Gideon Rachman has a pretty gloomy piece in the Financial Times on the lousy state of affairs in the Baltics. Short story, like a lot of places, they went on a monster debt bender and now have an awful hangover.
Rachman suggests that Baltic woes could blow back and hurt Europe’s recovery. The trigger would be if they drop their currency pegs, which would almost certainly lead to defaults on external debt (as if that isn’t in the cards, regardless). On paper, given the small size of the economies involved, that may seem like a bit of a stretch, particularly since the banks most at risk are in Sweden. Peculiarly, he does not mention the dimensions of the danger, as in size of economies, possible banking losses, who might eat them. nor does he articulate what I think is the real vulnerability.
The open question is how fragile are Europe’s banks now? They ran on even lower equity levels than US banks, ate a lot of bad US paper, and depend on national regimes for backstops. In the Netherlands, Switzerland, and Germany, the banking sectors are too large for their governments to credibly back them up. Of course, Deutshce Bank has been very loudly insisting that it is fine, to the point where one wonders whether the lady doth protest too much.
The point here is a bit different that what Rachman mentions, or perhaps he regards it as implicit. It might not take that much for Eurobanks to look pretty wobbly again. The Baltics plus another worse than expected development (Chinese stock market downdraft?
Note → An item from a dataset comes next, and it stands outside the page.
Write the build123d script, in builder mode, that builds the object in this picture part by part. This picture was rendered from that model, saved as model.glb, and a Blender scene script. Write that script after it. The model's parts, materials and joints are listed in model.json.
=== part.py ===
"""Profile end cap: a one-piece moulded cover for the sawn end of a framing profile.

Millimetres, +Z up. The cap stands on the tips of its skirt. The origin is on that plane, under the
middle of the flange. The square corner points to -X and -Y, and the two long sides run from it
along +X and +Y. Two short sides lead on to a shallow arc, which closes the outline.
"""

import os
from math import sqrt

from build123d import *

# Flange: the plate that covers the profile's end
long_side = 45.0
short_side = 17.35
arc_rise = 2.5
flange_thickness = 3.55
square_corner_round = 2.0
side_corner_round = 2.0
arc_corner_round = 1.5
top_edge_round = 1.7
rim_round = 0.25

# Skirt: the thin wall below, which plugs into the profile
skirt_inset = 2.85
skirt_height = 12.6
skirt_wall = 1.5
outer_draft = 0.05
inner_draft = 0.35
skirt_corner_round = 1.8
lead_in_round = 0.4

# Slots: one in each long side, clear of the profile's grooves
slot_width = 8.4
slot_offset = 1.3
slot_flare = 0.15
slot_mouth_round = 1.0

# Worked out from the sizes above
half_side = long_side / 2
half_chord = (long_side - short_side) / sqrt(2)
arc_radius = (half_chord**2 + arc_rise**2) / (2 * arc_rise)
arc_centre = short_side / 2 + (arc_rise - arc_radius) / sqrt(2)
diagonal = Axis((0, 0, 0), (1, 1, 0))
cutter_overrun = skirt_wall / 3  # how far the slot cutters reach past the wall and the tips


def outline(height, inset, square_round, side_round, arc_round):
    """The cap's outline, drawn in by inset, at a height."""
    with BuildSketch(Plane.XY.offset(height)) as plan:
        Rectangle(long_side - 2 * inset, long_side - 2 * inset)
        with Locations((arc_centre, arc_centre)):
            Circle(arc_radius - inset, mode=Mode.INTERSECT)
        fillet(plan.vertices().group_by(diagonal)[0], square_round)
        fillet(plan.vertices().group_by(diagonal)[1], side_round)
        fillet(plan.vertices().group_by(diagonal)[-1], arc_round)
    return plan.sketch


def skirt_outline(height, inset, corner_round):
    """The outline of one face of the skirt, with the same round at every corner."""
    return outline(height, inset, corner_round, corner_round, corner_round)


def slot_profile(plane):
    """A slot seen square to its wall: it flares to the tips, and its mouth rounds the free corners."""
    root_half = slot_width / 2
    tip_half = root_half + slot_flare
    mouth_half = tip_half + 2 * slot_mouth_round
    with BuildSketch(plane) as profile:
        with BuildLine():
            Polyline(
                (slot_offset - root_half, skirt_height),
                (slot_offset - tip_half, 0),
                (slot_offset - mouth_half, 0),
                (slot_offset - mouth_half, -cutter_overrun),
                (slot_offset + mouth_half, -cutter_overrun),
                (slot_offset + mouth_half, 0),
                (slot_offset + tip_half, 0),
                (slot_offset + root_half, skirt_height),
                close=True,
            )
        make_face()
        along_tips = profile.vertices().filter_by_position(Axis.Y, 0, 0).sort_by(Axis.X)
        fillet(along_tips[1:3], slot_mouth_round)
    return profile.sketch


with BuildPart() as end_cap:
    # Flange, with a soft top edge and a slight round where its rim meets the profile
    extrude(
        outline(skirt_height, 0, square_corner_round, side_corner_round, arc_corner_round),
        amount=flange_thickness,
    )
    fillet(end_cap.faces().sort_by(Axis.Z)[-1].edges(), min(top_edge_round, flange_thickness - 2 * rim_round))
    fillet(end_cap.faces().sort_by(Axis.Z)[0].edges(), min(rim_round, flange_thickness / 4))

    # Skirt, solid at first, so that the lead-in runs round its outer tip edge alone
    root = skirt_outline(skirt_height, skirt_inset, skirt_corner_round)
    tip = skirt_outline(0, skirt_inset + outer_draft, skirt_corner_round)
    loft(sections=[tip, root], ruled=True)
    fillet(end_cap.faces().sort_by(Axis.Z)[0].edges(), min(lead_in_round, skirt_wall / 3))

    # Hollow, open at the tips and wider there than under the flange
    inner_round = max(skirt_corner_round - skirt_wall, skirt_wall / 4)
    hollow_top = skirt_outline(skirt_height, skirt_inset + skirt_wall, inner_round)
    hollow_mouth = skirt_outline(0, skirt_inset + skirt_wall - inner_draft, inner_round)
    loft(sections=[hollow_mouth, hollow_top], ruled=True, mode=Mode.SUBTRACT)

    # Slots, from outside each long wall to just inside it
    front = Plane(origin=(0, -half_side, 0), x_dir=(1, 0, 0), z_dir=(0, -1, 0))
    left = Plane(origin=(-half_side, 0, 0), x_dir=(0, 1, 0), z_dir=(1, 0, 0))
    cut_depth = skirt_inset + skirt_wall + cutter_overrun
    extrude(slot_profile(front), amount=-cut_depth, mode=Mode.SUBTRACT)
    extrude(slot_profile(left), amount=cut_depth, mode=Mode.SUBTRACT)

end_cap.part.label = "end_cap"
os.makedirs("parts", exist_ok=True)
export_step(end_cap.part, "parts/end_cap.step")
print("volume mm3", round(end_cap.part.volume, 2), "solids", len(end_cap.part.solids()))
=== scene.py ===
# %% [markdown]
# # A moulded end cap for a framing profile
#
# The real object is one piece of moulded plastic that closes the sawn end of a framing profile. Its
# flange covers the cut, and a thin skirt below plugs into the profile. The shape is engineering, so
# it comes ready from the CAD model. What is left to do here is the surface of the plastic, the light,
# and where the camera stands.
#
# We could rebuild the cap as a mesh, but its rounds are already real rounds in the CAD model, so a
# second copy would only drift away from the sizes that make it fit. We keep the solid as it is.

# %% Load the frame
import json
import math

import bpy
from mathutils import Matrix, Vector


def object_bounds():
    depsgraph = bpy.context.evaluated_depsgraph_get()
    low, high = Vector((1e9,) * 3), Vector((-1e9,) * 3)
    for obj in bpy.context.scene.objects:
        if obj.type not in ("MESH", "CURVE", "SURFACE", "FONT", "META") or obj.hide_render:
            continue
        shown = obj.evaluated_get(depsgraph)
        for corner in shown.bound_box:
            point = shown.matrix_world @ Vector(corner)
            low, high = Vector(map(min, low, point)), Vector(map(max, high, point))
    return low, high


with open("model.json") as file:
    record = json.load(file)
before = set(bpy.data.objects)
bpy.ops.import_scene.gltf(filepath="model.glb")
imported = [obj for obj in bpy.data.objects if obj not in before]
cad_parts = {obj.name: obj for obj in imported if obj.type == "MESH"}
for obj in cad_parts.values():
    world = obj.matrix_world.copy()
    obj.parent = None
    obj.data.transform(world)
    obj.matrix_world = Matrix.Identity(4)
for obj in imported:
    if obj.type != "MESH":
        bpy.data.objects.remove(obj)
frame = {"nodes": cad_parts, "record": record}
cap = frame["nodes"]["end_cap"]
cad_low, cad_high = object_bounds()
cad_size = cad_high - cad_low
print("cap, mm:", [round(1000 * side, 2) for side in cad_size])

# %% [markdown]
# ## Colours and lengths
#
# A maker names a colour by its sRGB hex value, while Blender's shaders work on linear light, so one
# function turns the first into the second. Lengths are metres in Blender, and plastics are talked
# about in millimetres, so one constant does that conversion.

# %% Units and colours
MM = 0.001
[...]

Swine flu looking like a real risk for the winter?) might be enough to have serious knock-on effects,
From the Financial Times:
A writer who projects emotions on to the weather is guilty of the “pathetic fallacy”. But, at the risk of sounding both pathetic and fallacious, it was entirely appropriate that the sky darkened and the thunder cracked as I approached the office of the Latvian prime minister in Riga last week. The gloomy atmosphere reflected the dark mood in a small, embattled country of 2.2m people. While business headlines in the rest of the world speak of clearing skies and rays of sunshine, the Baltic states are still in the midst of a howling economic gale.
Despite the region’s small size, the intensifying crisis in the Baltics cannot be treated as a freakish local squall of little concern to outsiders. Bank failures or plunging currencies in the three Baltic nations – Latvia, Lithuania and Estonia – could threaten the fragile prospect of recovery in the rest of Europe. These countries also sit on one of the world’s most sensitive political fault-lines. They are the European Union’s frontier states, bordering Russia.
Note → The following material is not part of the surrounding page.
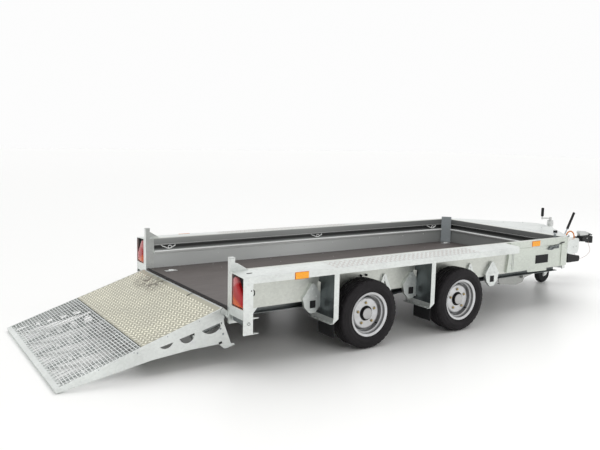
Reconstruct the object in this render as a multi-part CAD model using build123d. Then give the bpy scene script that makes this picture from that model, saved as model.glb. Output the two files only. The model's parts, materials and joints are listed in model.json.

The economic downturns in the region are shocking. Last week, Lithuania announced that its economy had shrunk by 22.4 per cent, at an annual rate, during the second quarter of 2009. Latvia and Estonia are likely to record similar falls when they announce their figures. Dalia Grybauskaite, the Lithuanian president, told me last week that her country might have to apply to the International Monetary Fund for a loan. Latvia has already trodden that path. Last week it agreed its second loan in eight months from the IMF and the EU.
The injection of cash is the good news. The bad news is that, in return for shoring up state finances, the new IMF deal will require the Latvian government to impose yet more pain on its suffering population. Public-sector wages have already been cut by about a third this year. Pensions have been sliced. Now the IMF requires Latvia to cut another 10 per cent from the state budget this autumn.
So far, the population has treated the downturn with remarkable equanimity…But the government has good reason to fear a winter of discontent. Unemployment benefits last just nine months in Latvia. Many Latvians lost their jobs at the beginning of this year – and will lose their income from the state this autumn. Officially, unemployment is 11 per cent, unofficially it is 16 per cent and rising fast. Heating bills also shoot up in the cold Latvian winter. Cutting police pay by 30 per cent in such circumstances seems slightly foolhardy.
It would be easier if the Latvian government could point to some prospect that things will eventually improve. But the country seems to be locked into a downward spiral. Property prices – which a few years ago made flats in Riga pricier than apartments in much richer western European cities – have collapsed. The banks will not lend. Jobs are going, wages are falling, the government is cutting.
With no hint of a domestic revival, the Balts have to pray for a revival in the world economy. But the Russians and the Germans are not buying. “Our export markets on both sides are closed,” says Ms Grybauskaite.
One way to ease the pressure might be to devalue local currencies and so boost exports. But the Baltic states are all grimly hanging on to their “pegs” – fixed exchange rates with the euro. In Latvia about two-thirds of private loans have been taken out in euros. The government fears that devaluation would bankrupt many citizens. But wage cuts could simply provide an alternative route to bankruptcy.
Latvia’s paymasters – the EU and the IMF – seem divided. The IMF has been open to the idea of scrapping the peg. Brussels is firmly against, fearing that it would trigger currency instability, bank failures and competitive devaluations across the EU.
The Latvian and Lithuanian governments are adamant that they will not devalue. That is what all governments in their position always say – right up until the moment when the dreaded decision is made. Their reluctance is not simply to do with economic risk. The Balts also worry that if they devalue, they might come to look like second-class members of the European club – a dangerous position for countries that were part of the Soviet Union less than a generation ago.